If there is a role you want the audience to play, what is it? Is there a time when you teach them how to do that job? How will you communicate the job description? How will you assess how well that job gets done?

I’ve started assessing students on how well they give formative feedback to presenters. Giving feedback is a standard in the gradebook, which obviously isn’t a good reason to learn something, but it helps me communicate clearly what good feedback is. The role of the audience during a presentation is to write feedback that is good enough to help the receiver write their second draft.

Dan Goldner is defining the audience’s job using a rubric, which might be useful here.

Re: Vocab… do you mean that the student doesn’t understand the purpose of the parameter, or only that they don’t know the name? In either case, Brian Frank proposed something awhile back that I’d like to try, which is asking the students what “that thing” is, and asking them what they think it should be called. It might get at some of their thinking about the purpose of parameters.

As for helping students understand what the math is telling us, that sounds like a whole course. Hope you’ll post about whatever you find out about this!

• September 26, 2012 6:02 pm

Mylene,
These are great questions, and it makes me think we need to have a conversation as a class about the role of the presenter and audience, and I think it could be quite useful. These are things that we do explain in the modeling physics curriculum, and it works quite well.
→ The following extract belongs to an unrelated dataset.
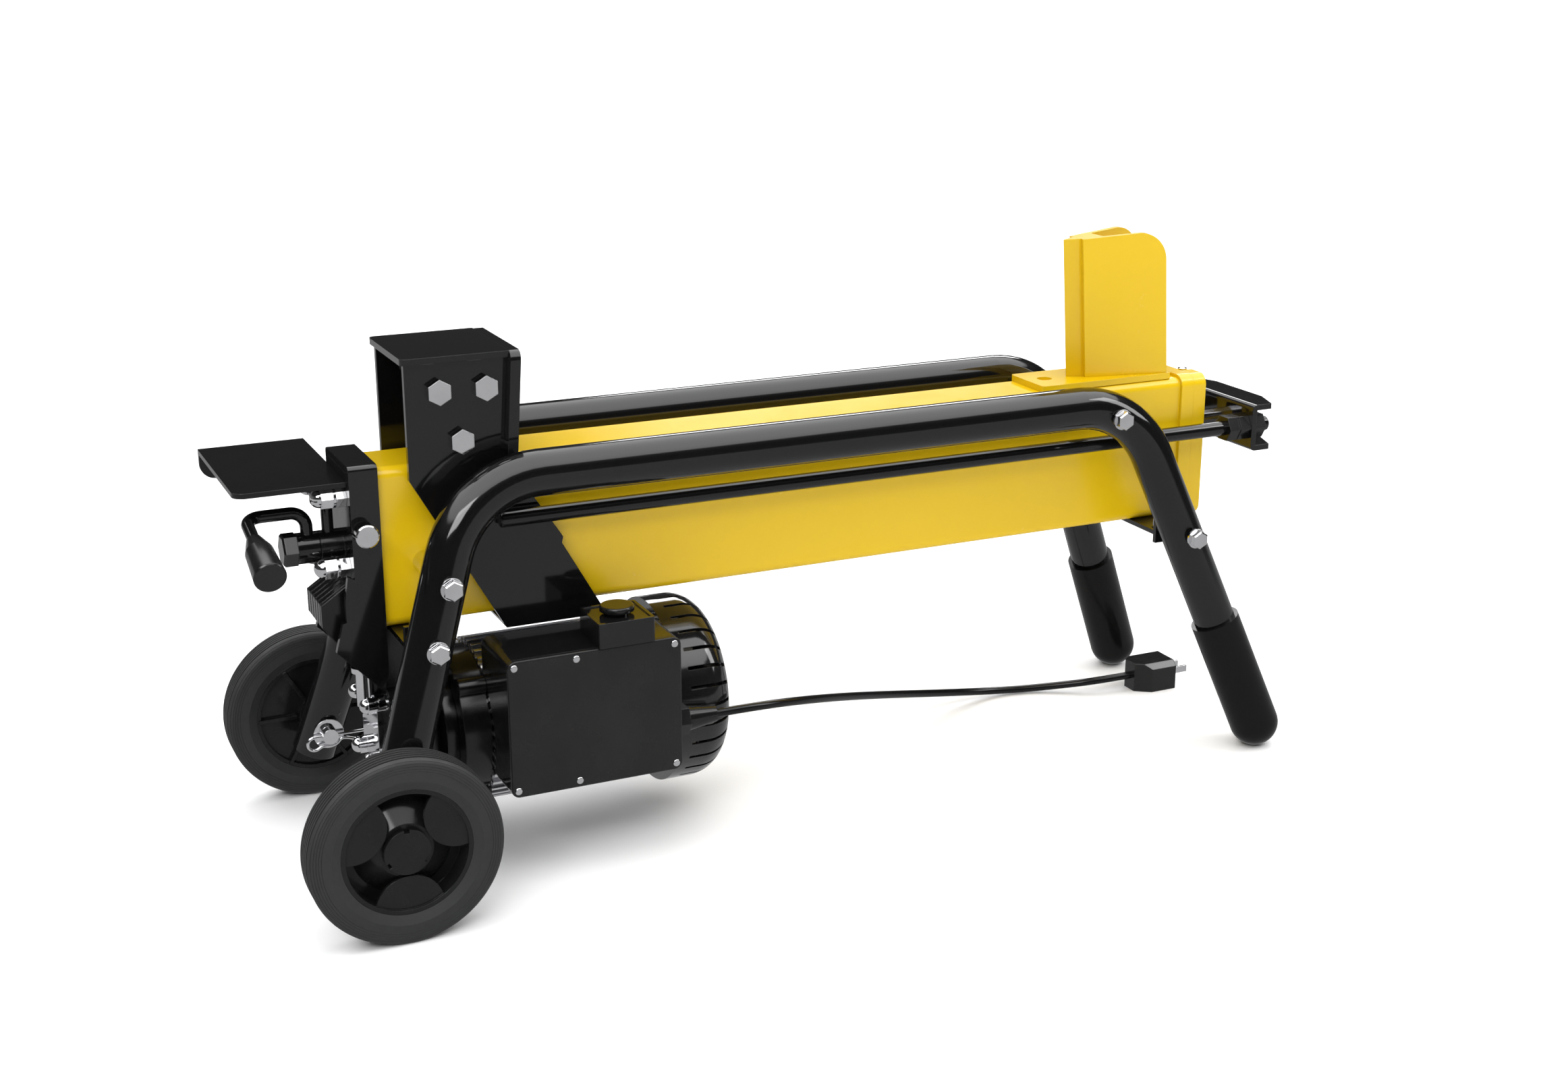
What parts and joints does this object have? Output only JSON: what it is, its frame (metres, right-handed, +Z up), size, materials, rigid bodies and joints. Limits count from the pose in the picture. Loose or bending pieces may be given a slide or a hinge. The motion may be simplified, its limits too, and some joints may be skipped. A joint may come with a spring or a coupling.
{
  "type": "log splitter",
  "caption": "Low electric log splitter: box beam with a fixed wedge and a ram-driven pusher, tube rails to rubber feet and two wheels, motor and pump slung below.",
  "frame": {"origin": "on the floor, under the centre of the machine's bounding box", "axes": "+X along the beam from the pump end to the wedge end, +Y to the left, +Z up"},
  "size_m": [0.918, 0.324, 0.4556],
  "materials": {
    "beam": "gloss",
    "rear_plate": "satin",
    "end_cap": "gloss",
    "bleed_screw": "polished",
    "wedge_base_plate": "gloss",
    "wedge_blade": "gloss",
    "wedge_wing_right": "gloss",
    "wedge_wing_left": "gloss",
    "rail_right": "gloss",
    "rail_left": "gloss",
    "foot_boot_right": "satin",
    "foot_boot_left": "satin",
    "pump_end_bracket": "gloss",
    "wedge_end_bracket": "gloss",
    "rail_bolts": "polished",
    "tyre_right": "matte",
    "tyre_left": "matte",
    "rim_right": "satin",
    "rim_left": "satin",
    "hub_cap_right": "satin",
    "hub_cap_left": "satin",
    "axle_pins": "polished",
    "axle_clips": "polished",
    "cylinder_barrel": "brushed",
    "cylinder_head": "brushed",
    "ram_rod": "polished",
    "crossbar": "gloss",
    "pull_rods": "gloss",
    "crossbar_nuts": "satin",
    "pusher_saddle": "gloss",
    "push_plate": "gloss",
    "pusher_top_plate": "gloss",
    "guide_pads": "matte",
    "pusher_bolts": "polished",
    "valve_housing": "cast",
    "valve_bracket": "gloss",
    "bracket_pins": "polished",
    "hand_guard": "satin",
    "tie_studs": "polished",
    "return_pipe": "gloss",
    "valve_spool": "gloss",
    "control_lever": "gloss",
    "lever_grip": "satin",
    "pump_housing": "cast",
    "pump_cover": "polished",
    "motor_end_bell": "cast",
    "motor_body": "polished",
    "stator": "laminated",
    "rotor": "brushed",
    "cooling_fan": "matte",
    "fan_cover": "gloss",
    "terminal_box": "gloss",
    "terminal_cover": "satin",
    "cover_screws": "polished",
    "switch_housing": "gloss",
    "start_button": "gloss",
    "cable_gland": "satin",
    "power_cord": "satin",
    "plug_body": "gloss",
    "plug_prongs": "polished"
  },
  "bodies": {
    "frame": {"beam": "beam", "rear_plate": "rear_plate", "end_cap": "end_cap", "bleed_screw": "bleed_screw", "wedge_base_plate": "wedge_base_plate", "wedge_blade": "wedge_blade", "wedge_wing_right": "wedge_wing_right", "wedge_wing_left": "wedge_wing_left", "rail_right": "rail_right", "rail_left": "rail_left", "foot_boot_right": "foot_boot_right", "foot_boot_left": "foot_boot_left", "pump_end_bracket": "pump_end_bracket", "wedge_end_bracket": "wedge_end_bracket", "rail_bolts": "rail_bolts", "axle_pins": "axle_pins", "axle_clips": "axle_clips", "cylinder_barrel": "cylinder_barrel", "cylinder_head": "cylinder_head", "valve_housing": "valve_housing", "valve_bracket": "valve_bracket", "bracket_pins": "bracket_pins", "hand_guard": "hand_guard", "tie_studs": "tie_studs", "return_pipe": "return_pipe", "pump_housing": "pump_housing", "pump_cover": "pump_cover", "motor_end_bell": "motor_end_bell", "motor_body": "motor_body", "stator": "stator", "fan_cover": "fan_cover", "terminal_box": "terminal_box", "terminal_cover": "terminal_cover", "cover_screws": "cover_screws", "switch_housing": "switch_housing", "cable_gland": "cable_gland", "power_cord": "power_cord", "plug_body": "plug_body", "plug_prongs": "plug_prongs"},
    "ram": {"ram_rod": "ram_rod", "crossbar": "crossbar", "pull_rods": "pull_rods", "crossbar_nuts": "crossbar_nuts", "pusher_saddle": "pusher_saddle", "push_plate": "push_plate", "pusher_top_plate": "pusher_top_plate", "guide_pads": "guide_pads", "pusher_bolts": "pusher_bolts"},
    "wheel_right": {"tyre_right": "tyre_right", "rim_right": "rim_right", "hub_cap_right": "hub_cap_right"},
    "wheel_left": {"tyre_left": "tyre_left", "rim_left": "rim_left", "hub_cap_left": "hub_cap_left"},
    "lever": {"valve_spool": "valve_spool", "control_lever": "control_lever", "lever_grip": "lever_grip"},
    "motor_rotor": {"rotor": "rotor", "cooling_fan": "cooling_fan"},
    "button": {"start_button": "start_button"}
  },
  "joints": [
    {"name": "ram_slide", "type": "slide", "parent": "frame", "child": "ram", "axis": [1, 0, 0], "range_m": [0, 0.46]},
    {"name": "wheel_right_spin", "type": "hinge", "parent": "frame", "child": "wheel_right", "pos_m": [-0.378, -0.147, 0.073], "axis": [0, 1, 0], "continuous": true},
    {"name": "wheel_left_spin", "type": "hinge", "parent": "frame", "child": "wheel_left", "pos_m": [-0.378, 0.147, 0.073], "axis": [0, 1, 0], "continuous": true},
    {"name": "lever_turn", "type": "hinge", "parent": "frame", "child": "lever", "pos_m": [-0.41, 0, 0.262], "axis": [1, 0, 0], "range_deg": [0, 30], "stiffness_Nm_per_rad": 1, "springref_deg": -17.19},
    {"name": "start_press", "type": "slide", "parent": "frame", "child": "button", "axis": [0, 0, -1], "range_m": [0, 0.0025], "stiffness_N_per_m": 800, "springref_m": -0.001},
    {"name": "rotor_spin", "type": "hinge", "parent": "frame", "child": "motor_rotor", "pos_m": [-0.2, 0, 0.103], "axis": [1, 0, 0], "continuous": true}
  ]
}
I think I’ve found the more open ended approach I’m taking in algebra II to not lend itself as well to this, but I think a conversation will help.

I’ve seen Dan’s rubric, and I initially thought I wouldn’t need it, but I’m now seeing how valuable it could be.

Your suggestion about what it new things be called is a good one—but I find my students have already been exposed to many of these “new things” and their problem is that they can often follow procedures (i.e. write the parametric equations for the motion of one of the ships), but not explain some questions about the process—what is a parametric equation? What is a parameter? etc…

• September 26, 2012 6:41 pm

Interesting. I don’t think I was clear above — I realize that the students have already encountered parameters. What I’m wondering is this: if you point to a parameter that they’ve used in their work, and ask “what is this,” what do they say?

I guess I can’t tell from your description above what exactly it is they don’t know, because the question “what is a …” could mean so many things. Are you looking for the definition of a parameter? Or a description of how it works, or an explanation of why it’s important or…?

3. October 6, 2012 9:32 am

Hi, my name is Sara Kinney and I’m a student in EDM310 at the University of South Alabama. I have been assigned your blog to comment on as an assignment for the next two weeks.

Here is the link to my blog: http://kinneysaraedm310.blogspot.com/
Here is the link to my class blog: http://edm310.blogspot.com/

In regards to your second reflection, I believe that knowing the vocabulary is just as important as understanding the concept. Not only does knowing the vocabulary help the student to differentiate concepts, but it may help solve the problem you have been facing with the students struggling in presenting their data. Understanding how to solve the problems is one thing, but being able to explain in detail using the proper vocabulary is quite another. It demonstrates that the students have a good understanding of what they are being taught, and it should be a good barometer of how well a student will understand concepts going forward when the concepts build upon each other.

• October 10, 2012 11:27 pm

Sara,
Thanks for the comment. I think you are right that it is important to be able to explain one’s work, and this was the bigger problem I was seeing with students who could solve the problem correctly but not interpret the meaning. And I do think there’s a role for vocabulary, but I’m just not completely hooked on students being able to define what a parametric equation is as an essential skill if they can solve problems with them in the appropriate context.